▸ **Description of the task**
Reproduce the lines from the one bearing "Reconstruct the object" through the one bearing "lid_open_angle = 113.5", inclusive. Copy them exactly; include no other line.

▸ **Supplied material**
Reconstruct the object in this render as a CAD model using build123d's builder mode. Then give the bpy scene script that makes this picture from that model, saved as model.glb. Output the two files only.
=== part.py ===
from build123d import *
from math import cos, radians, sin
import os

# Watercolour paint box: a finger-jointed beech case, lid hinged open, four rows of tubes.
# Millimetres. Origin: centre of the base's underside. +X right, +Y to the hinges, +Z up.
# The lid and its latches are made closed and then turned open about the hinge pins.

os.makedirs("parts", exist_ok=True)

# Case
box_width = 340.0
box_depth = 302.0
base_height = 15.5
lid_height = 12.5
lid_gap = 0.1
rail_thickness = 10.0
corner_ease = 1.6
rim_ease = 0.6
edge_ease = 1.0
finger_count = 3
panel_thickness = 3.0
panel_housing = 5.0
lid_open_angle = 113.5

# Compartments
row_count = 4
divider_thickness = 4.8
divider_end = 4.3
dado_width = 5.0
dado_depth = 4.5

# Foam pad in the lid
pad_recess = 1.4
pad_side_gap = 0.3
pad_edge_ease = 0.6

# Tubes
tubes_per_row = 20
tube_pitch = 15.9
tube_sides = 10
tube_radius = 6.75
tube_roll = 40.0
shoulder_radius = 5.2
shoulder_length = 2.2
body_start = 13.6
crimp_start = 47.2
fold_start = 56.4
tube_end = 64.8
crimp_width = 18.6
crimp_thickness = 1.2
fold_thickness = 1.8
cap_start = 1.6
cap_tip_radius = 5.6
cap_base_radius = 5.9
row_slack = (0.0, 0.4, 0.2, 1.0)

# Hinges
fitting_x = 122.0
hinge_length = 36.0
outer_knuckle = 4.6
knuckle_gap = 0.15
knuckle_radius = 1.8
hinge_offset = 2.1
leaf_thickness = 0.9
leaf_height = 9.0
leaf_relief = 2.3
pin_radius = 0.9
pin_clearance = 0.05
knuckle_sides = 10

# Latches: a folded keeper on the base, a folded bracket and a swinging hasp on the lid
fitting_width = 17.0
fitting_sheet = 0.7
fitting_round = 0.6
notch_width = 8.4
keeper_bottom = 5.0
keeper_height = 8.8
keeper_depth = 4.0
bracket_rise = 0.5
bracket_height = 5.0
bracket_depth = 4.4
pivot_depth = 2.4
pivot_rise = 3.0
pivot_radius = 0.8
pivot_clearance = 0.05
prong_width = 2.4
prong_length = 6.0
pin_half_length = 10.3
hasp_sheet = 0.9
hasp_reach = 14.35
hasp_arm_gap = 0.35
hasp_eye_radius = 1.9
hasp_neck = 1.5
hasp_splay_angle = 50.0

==

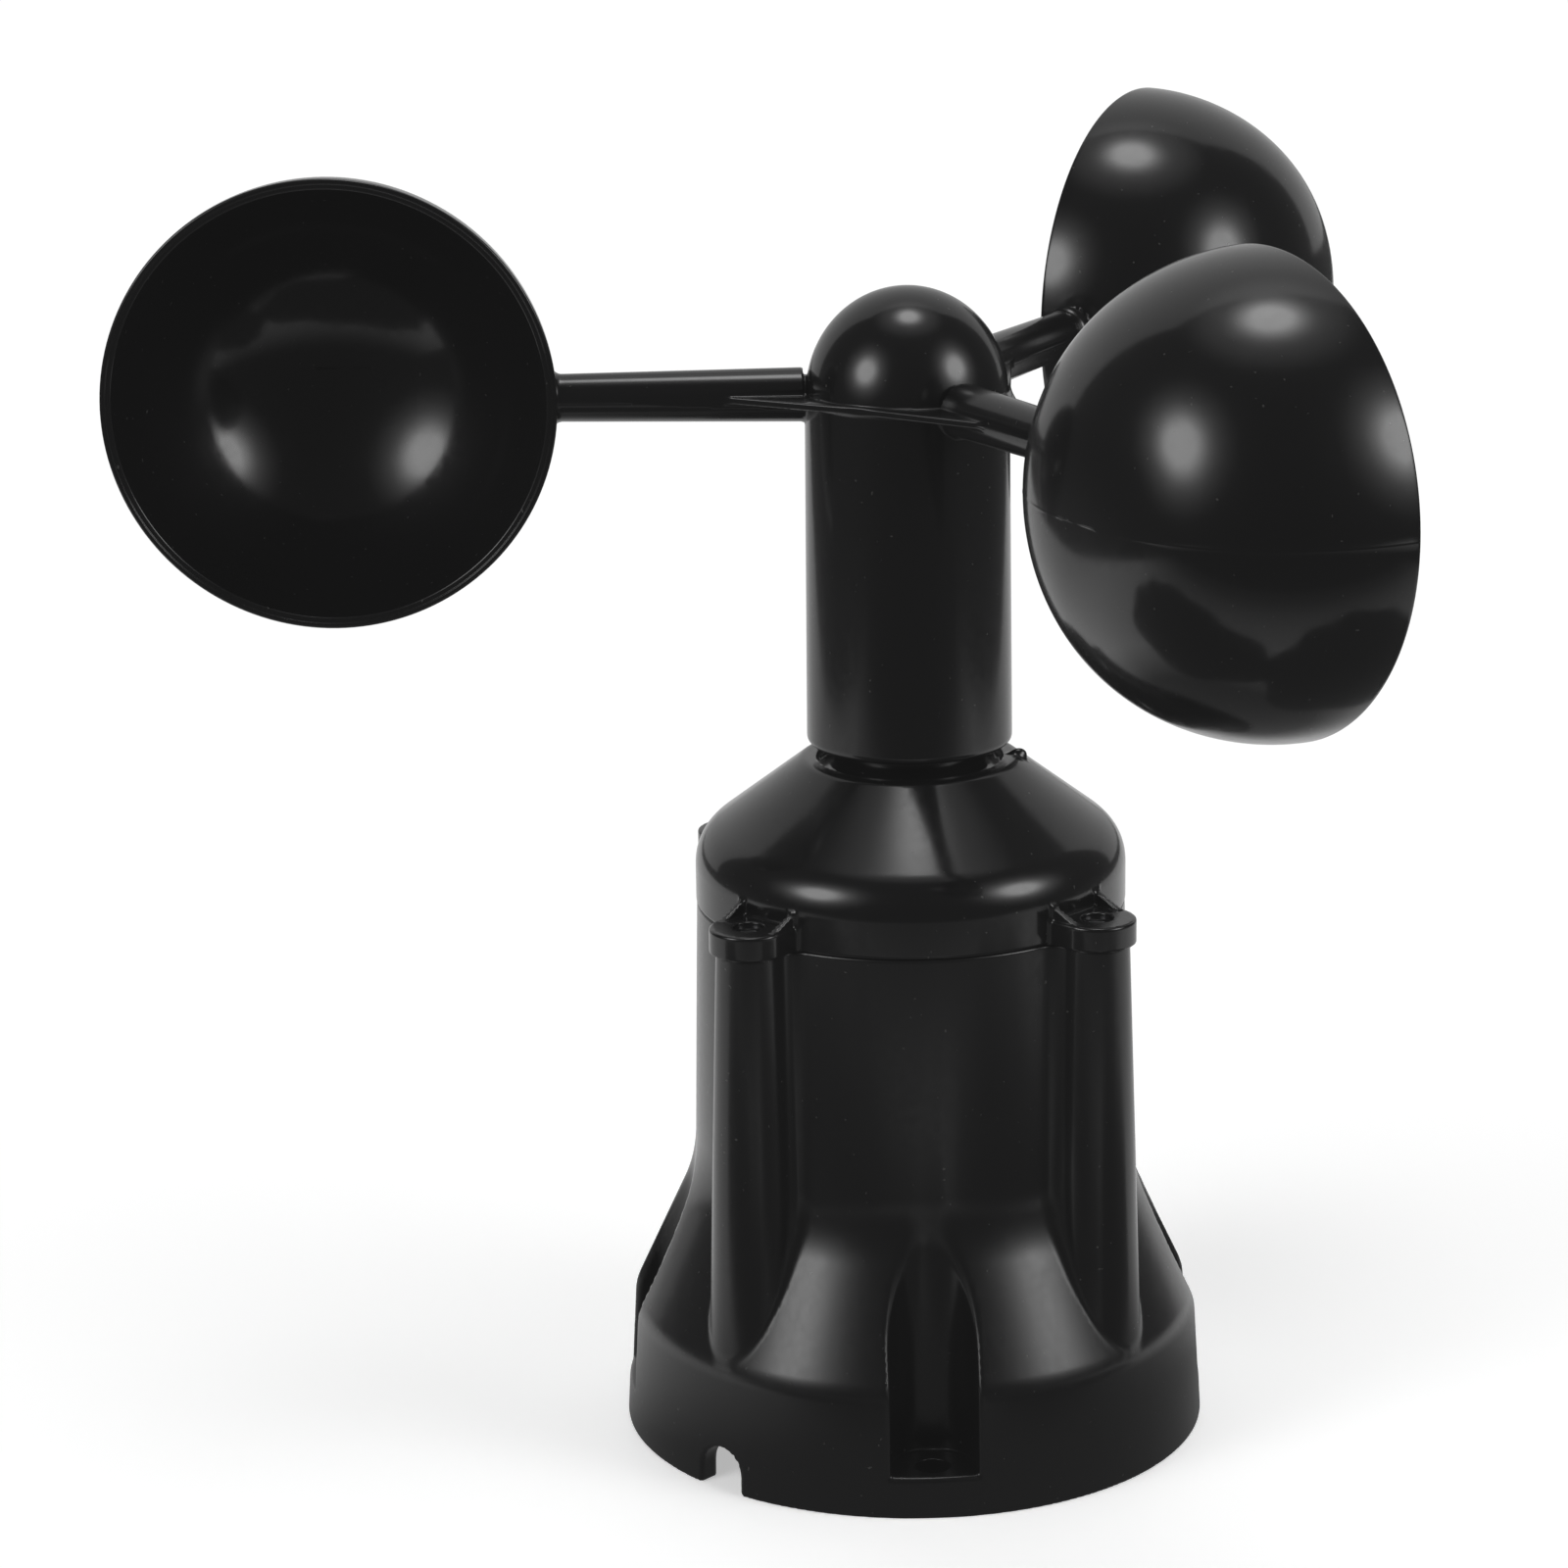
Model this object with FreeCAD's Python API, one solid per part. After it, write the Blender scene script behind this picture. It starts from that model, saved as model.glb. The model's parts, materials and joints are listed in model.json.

* * *

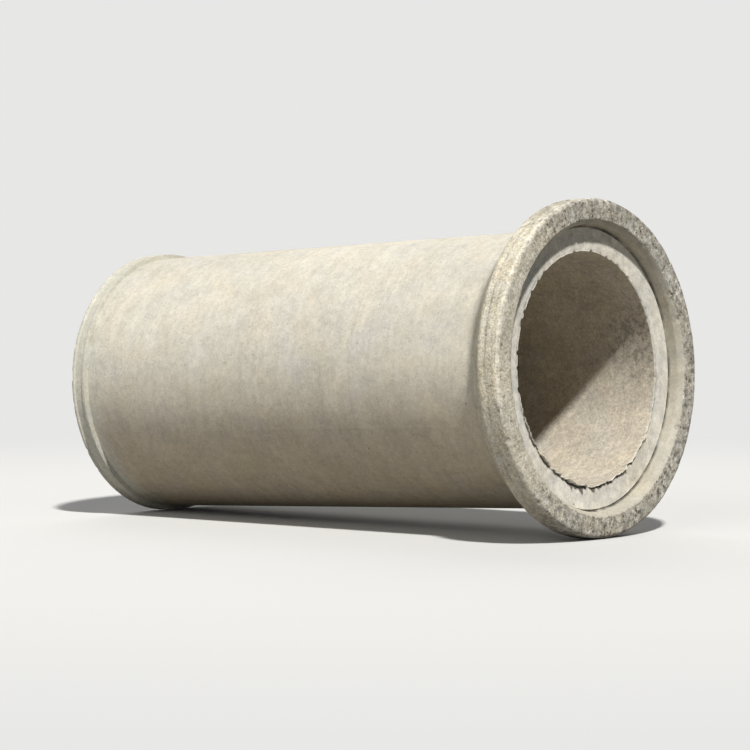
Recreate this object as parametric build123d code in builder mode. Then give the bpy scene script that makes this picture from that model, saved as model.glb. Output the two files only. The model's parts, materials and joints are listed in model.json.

▸ **Task output**
Reconstruct the object in this render as a CAD model using build123d's builder mode. Then give the bpy scene script that makes this picture from that model, saved as model.glb. Output the two files only.
=== part.py ===
from build123d import *
from math import cos, radians, sin
import os

# Watercolour paint box: a finger-jointed beech case, lid hinged open, four rows of tubes.
# Millimetres. Origin: centre of the base's underside. +X right, +Y to the hinges, +Z up.
# The lid and its latches are made closed and then turned open about the hinge pins.

os.makedirs("parts", exist_ok=True)

# Case
box_width = 340.0
box_depth = 302.0
base_height = 15.5
lid_height = 12.5
lid_gap = 0.1
rail_thickness = 10.0
corner_ease = 1.6
rim_ease = 0.6
edge_ease = 1.0
finger_count = 3
panel_thickness = 3.0
panel_housing = 5.0
lid_open_angle = 113.5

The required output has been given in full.